Fed President Neel Kashkari repeats 'higher for longer' rate warning

Minneapolis Federal Reserve President Neel Kashkari reiterated the central bank's 'higher-for-longer' mantra during a speech in Pennsylvania late Monday, adding to market pressures heading into the autumn months.

Speaking at an event at Penn's Wharton School of Business in Philadelphia, Kashkari, a voting member of the Fed's rate-setting committee, said taming inflation will likely require higher interest rates, particularly in an out-performing economy.

"If the economy is fundamentally much stronger than we realized, on the margin, that would tell me rates probably have to go a little bit higher, and then be held higher for longer to cool things off," Kashkari said.

The Fed's new Summary of Economic projections, known as the dot plots, now calls for GDP stronger growth of 2.1% this year, more than double its prior forecast, with the forecast for unemployment coming down to 3.9% from a prior estimate of 4.1%.

In terms of inflation, the Fed's dot plots suggests rate-setters are seeing core personal consumption expenditures inflation, the bank's preferred measure, easing to 3.7% this year from its prior estimate of 3.9%.

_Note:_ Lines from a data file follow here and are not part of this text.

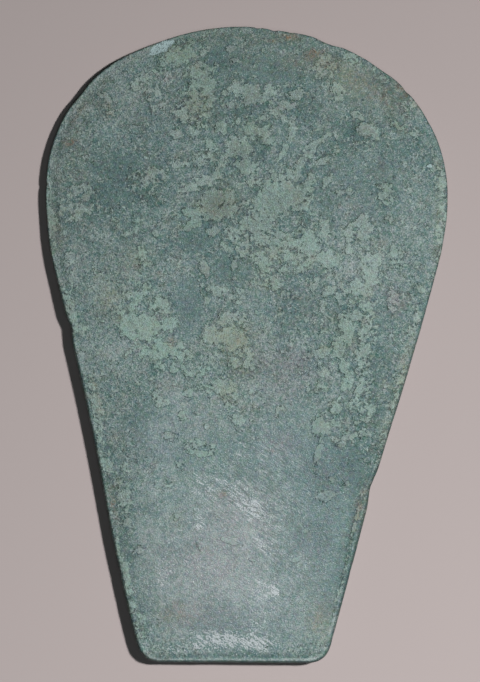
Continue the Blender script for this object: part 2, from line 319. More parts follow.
# Nicks in the rim of the front face: X, Y, reach along the rim, depth.
RIM_NICKS = (
    (-30.4, 89.9, 1.6, 0.4), (-57.6, 17.4, 0.8, 0.2), (-55.2, 5.6, 0.9, 0.25), (-62.8, 50.2, 0.9, 0.3),
    (49.8, 79.6, 1.3, 0.3), (31.4, -71, 1, 0.2), (-44.8, -31, 0.9, 0.25), (3.5, 99.6, 0.8, 0.25),
    (8.6, 98.8, 0.9, 0.3), (13.8, 97.6, 0.8, 0.3), (18.6, 96, 0.9, 0.25), (24, 93.4, 1.1, 0.3),
    (-36, 87, 0.7, 0.2),
)


# ---- Small helpers ----------------------------------------------------------------------------

def linear(code):
    """Turn an sRGB hex colour to the linear red, green and blue that a shader takes."""
    parts = [int(code[i:i + 2], 16) / 255 for i in (1, 3, 5)]
    return tuple(p / 12.92 if p <= 0.04045 else ((p + 0.055) / 1.055) ** 2.4 for p in parts)


def smoothstep(x, start, end):
    """0 up to the start, 1 from the end on, and an S-shaped rise between. The end may be lower."""
    t = np.clip((x - start) / (end - start), 0, 1)
    return t * t * (3 - 2 * t)


def mix(a, b, t):
    return a + (b - a) * t


def ease(t):
    """A face's fall: steepest at the rim, level where it meets the flat middle."""
    return 1 - (1 - np.clip(t, 0, 1)) ** 2


def swell(v, middle, width):
    """A soft hump: 1 where v is at the middle, and next to nothing two widths away."""
    return np.exp(-((v - middle) / width) ** 2)


def hashed(ix, iy, seed):
    """A repeatable value from 0 to 1 for each cell of a grid."""
    h = (ix * 374761393 + iy * 668265263 + seed * 1442695041) & 0xFFFFFFFF
    h = ((h ^ (h >> 13)) * 1274126177) & 0xFFFFFFFF
    return (h ^ (h >> 16)) / 4294967296.0


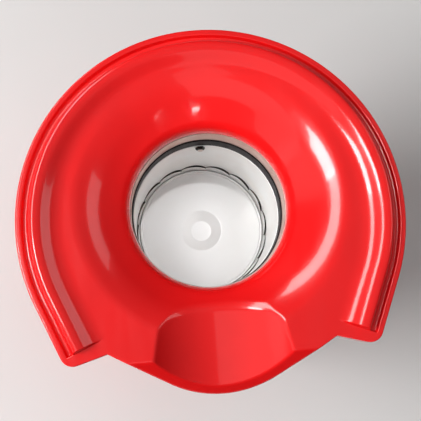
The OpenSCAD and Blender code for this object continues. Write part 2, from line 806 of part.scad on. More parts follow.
top_shell();
body_shell();
base_plate();
foot_front_right();
foot_front_left();
foot_rear_left();
foot_rear_right();
base_screws();
housing_screws();
chamber_collar();
insulating_ring();
chamber_wall();
chamber_floor();
retaining_clip();
clip_screw();
chamber_screws();
heat_shroud();
shroud_screws();
thermostat();
thermal_fuse();
heater_frame();
heater_coil();
motor_plate();
motor_can();
motor_magnets();
motor_end_cap();
upper_bush();
lower_bush();
motor_screws();
armature();
motor_shaft();
impeller();
rectifier_board();
wiring();
cord_gland();
switch_bezel();
switch_terminals();
switch_rocker();
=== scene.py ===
import json
import math

import bpy
import numpy as np
from mathutils import Matrix, Vector
from mathutils.geometry import delaunay_2d_cdt


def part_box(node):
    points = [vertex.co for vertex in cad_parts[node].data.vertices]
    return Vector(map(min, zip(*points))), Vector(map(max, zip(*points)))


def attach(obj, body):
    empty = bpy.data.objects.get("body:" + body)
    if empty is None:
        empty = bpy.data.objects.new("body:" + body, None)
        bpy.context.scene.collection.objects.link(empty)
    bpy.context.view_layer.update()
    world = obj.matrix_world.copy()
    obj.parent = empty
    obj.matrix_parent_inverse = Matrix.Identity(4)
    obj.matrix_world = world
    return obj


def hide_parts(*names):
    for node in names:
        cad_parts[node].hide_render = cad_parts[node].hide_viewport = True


# A hot-air popcorn popper seen from above. The glossy red tray, the collar and insulating ring
# under it, the louvred aluminium chamber and the clip are remade as fine meshes. Every other CAD
# node keeps its shape and gets a finish.
# Lengths are millimetres until mesh_object() turns them into metres.

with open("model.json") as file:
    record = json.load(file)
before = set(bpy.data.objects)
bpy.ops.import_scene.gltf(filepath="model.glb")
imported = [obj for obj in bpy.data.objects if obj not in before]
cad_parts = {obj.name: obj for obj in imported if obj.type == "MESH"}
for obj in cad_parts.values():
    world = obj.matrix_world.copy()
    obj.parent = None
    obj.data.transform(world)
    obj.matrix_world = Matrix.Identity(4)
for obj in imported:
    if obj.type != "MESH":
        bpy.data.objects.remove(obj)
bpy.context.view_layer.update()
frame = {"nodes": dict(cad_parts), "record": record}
NODES = frame["nodes"]
MM = 0.001

# ---------- sizes ----------

# Tray
RAIL_H = 5.5
FLAT_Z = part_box("top_shell")[1].z / MM - RAIL_H
RIM_R, RIM_Y = 119.0, -6.0
SIDE_TAPER = math.radians(22.2)
CORNER_R = 8.0
NOTCH = np.array([69.0, -83.0])
NOTCH_RISE = math.radians(16)
FLANK_SLOPE = math.radians(30.5)
NOSE_R = 66.0
RAIL_RUN = 36.5
TRAY_T = 2.5
SKIRT_H, NOSE_SKIRT_H = 14.0, 30.0
EDGE_R = 0.9
BELL_TOP_R, NECK_R, BELL_H = 86.4, 50.0, 24.0
NECK_Z = FLAT_Z - BELL_H
EDGE_BEND_R, EDGE_BEND_SLOPE = 18.0, math.radians(17.5)
BELL_HIGH_R, BELL_SLOPE = 70.0, math.radians(31)
FOLD_Y, FACET_SLOPE = -89.7, math.radians(43)
SCOOP_R, SCOOP_SLOPE = 71.0, math.radians(8.4)
SCOOP_Y, SCOOP_DROP = -58.3, 9.5
FOLD_BLEND, FLAT_BLEND = 0.7, 0.8       # how wide the scoop's edges are rounded
CREST_BLEND, CREST_R, CREST_W = 1.6, 77.0, 8.0  # and how much wider near the bell
RAIL_FADE = 1.3                         # length over which the rail's ends come down
NECK_LIP = 1.2                          # thickness of the neck's edge over the collar

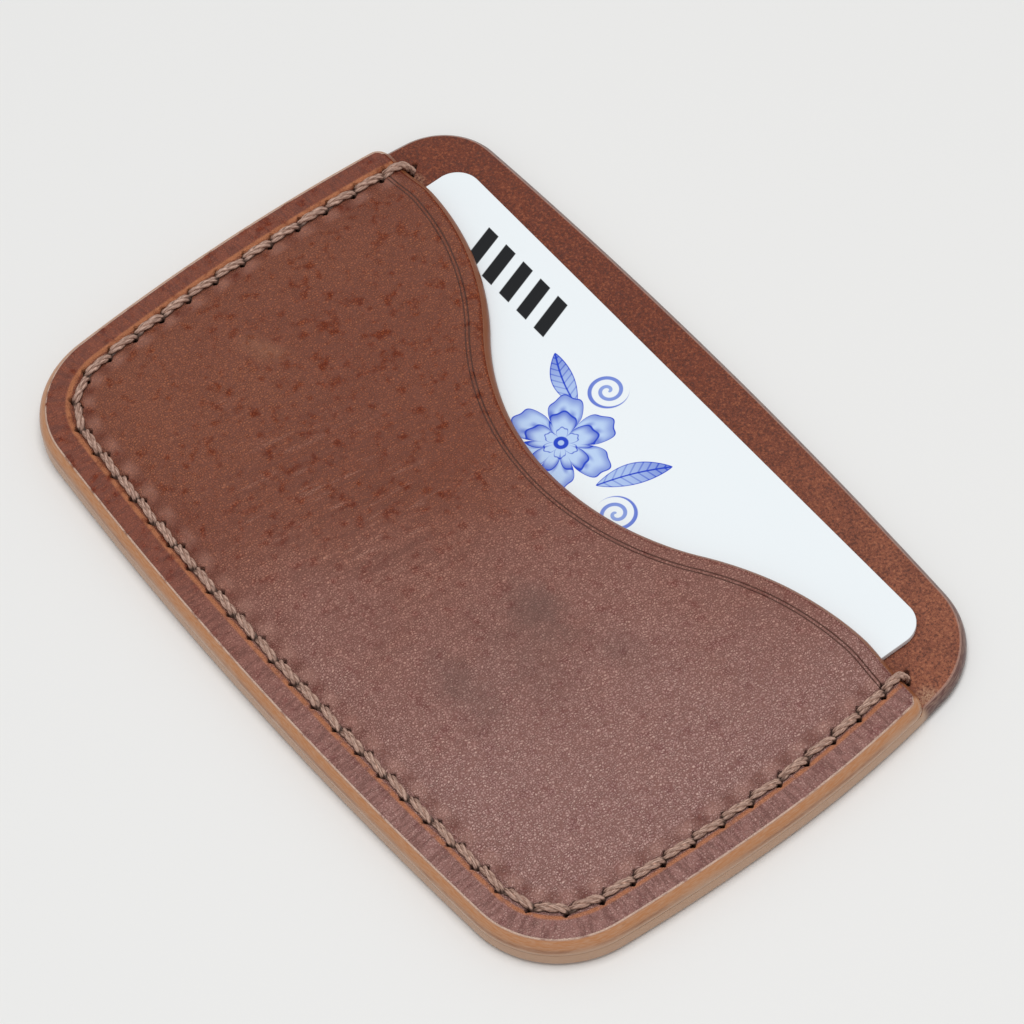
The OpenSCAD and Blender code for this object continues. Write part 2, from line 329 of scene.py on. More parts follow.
# %% [markdown]
# Leather is never quite flat, and the light shows it. Two kinds of unevenness are added to the heights:
# slow waves with no direction, and fine creases that run one way, where the panel has been flexed. Both
# are sums of sine waves with seeded phases, so they are the same in every run.

# %% Waves in the leather
def waves(points, wavelength, seed, toward=None, spread=180, count=14):
    """Sum of sine waves, about -1 to 1. toward and spread limit the waves' directions, in degrees."""
    rng = np.random.default_rng(seed)
    total = np.zeros(len(points))
    for _ in range(count):
        a = math.radians((toward or 0) + rng.uniform(-spread, spread))
        size = wavelength * rng.uniform(0.7, 1.5)
        phase = rng.uniform(0, 2 * math.pi)
        ahead = points[:, 0] * math.cos(a) + points[:, 1] * math.sin(a)
        total += np.sin(2 * math.pi * ahead / size + phase)
    return total / math.sqrt(count) / 1.2


def rise(x, start, end):
    """Soft step from 0 at start to 1 at end."""
    t = np.clip((x - start) / (end - start), 0, 1)
    return t * t * (3 - 2 * t)


def bump(x, middle, width):
    """1 at middle, falling to about a third at width from it."""
    return np.exp(-(((x - middle) / width) ** 2))


def seam_relief(points, groove_depth, hole_depth, seed, inner_pucker=0.0):
    """What the seam does to a leather face: groove, stitch holes and the dents that a tight thread pulls.

    The seam runs anticlockwise, so side is positive towards the middle of the wallet.
    """
    rng = np.random.default_rng(seed)
    side, run = measure(points, SEAM)
    nearest = np.rint(in_stitches(run)).astype(int)
    local = points - holes[nearest]
    along = local[:, 0] * np.cos(hole_turn[nearest]) + local[:, 1] * np.sin(hole_turn[nearest])
    across = -local[:, 0] * np.sin(hole_turn[nearest]) + local[:, 1] * np.cos(hole_turn[nearest])
    pull = rng.uniform(0.6, 1.3, hole_count)[nearest]
    groove = np.exp(-((np.abs(side) / 0.66) ** 4))
    slit = rise(-np.abs(along), -slit_l / 2 - 0.07, -slit_l / 2 + 0.13) * rise(-np.abs(across), -0.36, -0.14)
    near = np.exp(-((along / 1.15) ** 2) - (across / 0.75) ** 2)
    between = 0.5 - 0.5 * np.cos(2 * math.pi * in_stitches(run))
    dimple = between * rise(side, 0.2, 0.9) * np.exp(-np.maximum(side - 0.8, 0) / 1.5)
    height = -groove_depth * groove - 0.12 * pull * near - inner_pucker * pull * dimple
    return height - hole_depth * slit, slit, side, run


# %% [markdown]
# A leather skin is made in three parts that share their rims: a dense upper face, a rolled edge, and an
# underside. The faces are triangulated between points of my own choosing, close together where the
# leather has fine shape (round each hole, along the groove and along the crease) and wider elsewhere.
# A constrained Delaunay triangulation joins them and keeps the rim exactly where the rolled edge begins.

# %% Choosing points and filling a face
HOLE_REACH = 1.32  # radius of the dense spot round each hole
HOLE_STEP = 0.12
SEAM_REACH = 1.1  # how far the dense rows reach on each side of the seam


def hex_grid(spacing):
    rows = np.arange(-half_width, half_width, spacing * math.sqrt(3) / 2)
    cols = np.arange(-half_length, half_length, spacing)
    return np.array([(x + (spacing / 2 if j % 2 else 0), y) for j, y in enumerate(rows) for x in cols])


def hole_points(middles, reach, spacing):
    """Rings of points round each of the middles, out to reach."""
    rings = [np.zeros((1, 2))]
    for r in np.arange(spacing, reach + 1e-6, spacing):
        a = np.arange(0, 2 * math.pi, spacing / r)
        rings.append(np.column_stack([r * np.cos(a), r * np.sin(a)]))
    spot = np.vstack(rings)
    return np.vstack([spot + m for m in middles])


def seam_rows(reach, across, along):
    """Points on lines beside the seam, at both sides."""
    run = np.arange(0, seam_length, along)
    way = np.gradient(on_seam(run), axis=0)
    way /= np.hypot(*way.T)[:, None]
    left = np.column_stack([-way[:, 1], way[:, 0]])
    rows = [on_seam(run) + left * off for off in np.arange(-reach, reach + 1e-6, across)]
    return np.vstack(rows)


def fill_face(rim, inner):
    """Triangles that fill the closed line rim, using the inner points too. Returns points and faces."""
    flat = np.vstack([rim, inner])
    n = len(rim)
    loop = [(i, (i + 1) % n) for i in range(n)]
    made = delaunay_2d_cdt([Vector(p) for p in flat], loop, [], 0, 1e-5, True)
    verts, _, faces, origin = made[0], made[1], made[2], made[3]
    points = np.array([tuple(v) for v in verts])
    back_to = np.array([ids[0] if ids else -1 for ids in origin])
    order = np.full(len(flat), -1)
    order[back_to[back_to >= 0]] = np.nonzero(back_to >= 0)[0]
    used = np.full(len(points), -1)
    used[order[:n]] = np.arange(n)
    rest = np.setdiff1d(np.arange(len(points)), order[:n])
    used[rest] = n + np.arange(len(rest))
    sorted_points = np.vstack([points[order[:n]], points[rest]])
    triangles = used[np.array([list(f) for f in faces])]
    middles = sorted_points[triangles].mean(axis=1)
    triangles = triangles[measure(middles, rim, closed=True).away > 0]
    corner = sorted_points[triangles]
    turn = np.cross(corner[:, 1] - corner[:, 0], corner[:, 2] - corner[:, 0])
    triangles[turn < 0] = triangles[turn < 0][:, ::-1]
    return sorted_points, triangles


def clear_of_seam(points, from_seam, from_hole):
    """True for the points that lie further than that from the seam's line and from every hole."""
    return (np.abs(measure(points, SEAM).away) > from_seam) & (gap_to(points, holes) > from_hole)


def face_points(rim_points, spacing, rows, margin, keep=None):
    """Points for a face: hole spots, the given rows, rows beside the seam and a hex grid in what is left."""
    chosen = [hole_points(holes, HOLE_REACH, HOLE_STEP)]
    for extra in rows:
        chosen.append(extra[clear_of_seam(extra, SEAM_REACH + 0.1, HOLE_REACH + 0.08)])
    beside = seam_rows(SEAM_REACH, 0.22, 0.3)
    chosen.append(beside[gap_to(beside, holes) > HOLE_REACH + 0.08])
    grid = hex_grid(spacing)
    grid = grid[clear_of_seam(grid, SEAM_REACH + 0.15, HOLE_REACH + 0.13)]
    if keep is not None:
        grid = grid[keep(grid)]
    chosen.append(grid)
    points = np.vstack(chosen)
    inside = measure(points, rim_points, closed=True).away
    return points[inside > margin]


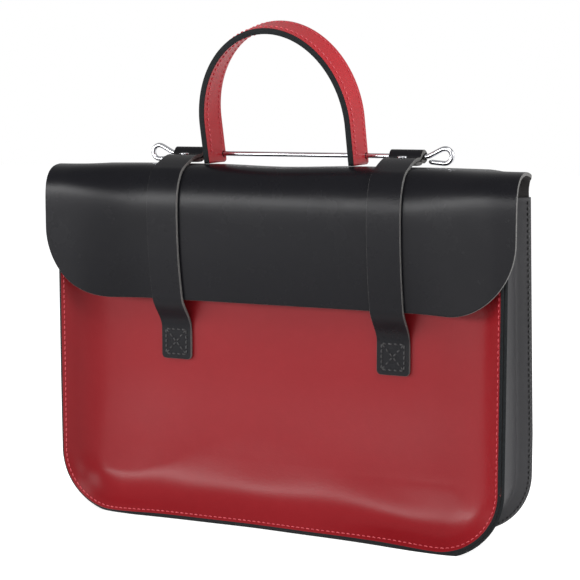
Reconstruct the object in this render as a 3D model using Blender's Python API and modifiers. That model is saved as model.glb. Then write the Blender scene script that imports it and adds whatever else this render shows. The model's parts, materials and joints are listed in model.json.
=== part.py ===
"""Leather music satchel with a bar closure.

A flat bag on two flared, sewn rims, with a flap that comes over the top from
the back panel.  Two straps are sewn to the front panel, lie over the flap and
end in riveted loops on a steel carrying bar; a three-ply leather handle turns
on the same bar.

Frame: +X to the right of the bag's front, -Y out of the front, +Z up.  The
origin is under the middle of the bag's box, on the surface it stands on.
Units are metres.
"""

import math

import bmesh
import bpy
from mathutils import Vector

# ---------------------------------------------------------------- driving sizes
FRONT_Y = -0.0386          # plane of the front rim
REAR_Y = FRONT_Y + 0.0806  # plane of the rear rim, low down
LEATHER = 0.0026           # body leather
GAP = 0.0003               # clearance between touching pieces

RIM_X = 0.1885             # half width of a panel at its rim
RIM_Z = 0.0024             # height of a panel's lowest edge
RIM_R = 0.0465             # bottom corner radius of a panel
FLANGE = 0.010             # width of the sewn flange
SEAM_INSET = 0.0034        # from the panel's edge to the stitch line

FRONT_DISH = 0.0302        # how far the front panel sinks behind its rim
REAR_DISH = 0.0124
REAR_DISH_BAND = 0.020     # width over which the back panel sinks
REAR_FILL_X = 0.070        # it fills out again over this width
REAR_FILL_LOW = 0.080      # and over this height
REAR_FILL_HIGH = 0.260
PANEL_HUB = 0.130          # half width of the flat part along a panel's top
REAR_LEAN = 0.0905         # the rear rim leans forward above LEAN_Z
LEAN_Z = 0.080

FRONT_TOP = 0.252          # top edge of the front panel
BACK_TOP = 0.262           # where the back panel starts to turn over the top
GUSSET_WEB = 0.0089        # the gusset's web lies this far inside the rim
GUSSET_BEND = 0.0135       # from a rim plane to the start of the web
GUSSET_CLIMB = 0.180       # the strip's ends rise behind the front rim above here
GUSSET_RISE = (0.010, 0.018, 0.012, 0.004)  # the rise at bend, middle, bend and rear rim
TRIM_SIZE = (0.6, 0.3, 0.02)  # block that levels the gusset's lowest edges

HINGE_Y = FRONT_Y + 0.0300  # the flap bends here
TOP_Z = 0.2863             # outer surface of the flap at its bend
TOP_SHOULDER = 0.018       # the back hide turns over within this depth
TOP_TURN = 0.6             # share of the top's rows spent on that turn
FLAP_X = 0.200             # half width of the flap
FLAP_BOTTOM = 0.178
FLAP_CORNER = 0.057
FLAP_SHOULDER = 0.256      # below this height the flap's front hangs straight
FLAP_FRONT = FRONT_Y + 0.0071
FLAP_TUCK = 0.008          # how far the flap's lower edge is drawn in
FLAP_END = 0.0105          # how far its ends stand forward, over the rim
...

The dots also suggest that 12 members of the FOMC see at least one more rate cut, with 7 indicating the need for a pause in order to determine the impact of past hikes on the economy.

The messaging from Kashkari, who described himself as 'hawkish' on rate forecasts, is largely consistent with the tone of Fed Chairman Jerome Powell's press conference last week, which followed its decision to hold rates steady at between 5.25% and 5.5%.  

"We are prepared to raise rates further if appropriate, and we intend to hold policy at a restrictive level until we are confident that inflation is moving down sustainably toward our objective," Powell said. 

At present, however, the CME Group's FedWatch tool is pricing in less than a 20% chance that the Fed will raise its benchmark lending rate by another quarter of a percentage on November 1. The odds of a final 2023 hike in December, however, have climbed to around 40%, with a 34.5% chance of a quarter point hike.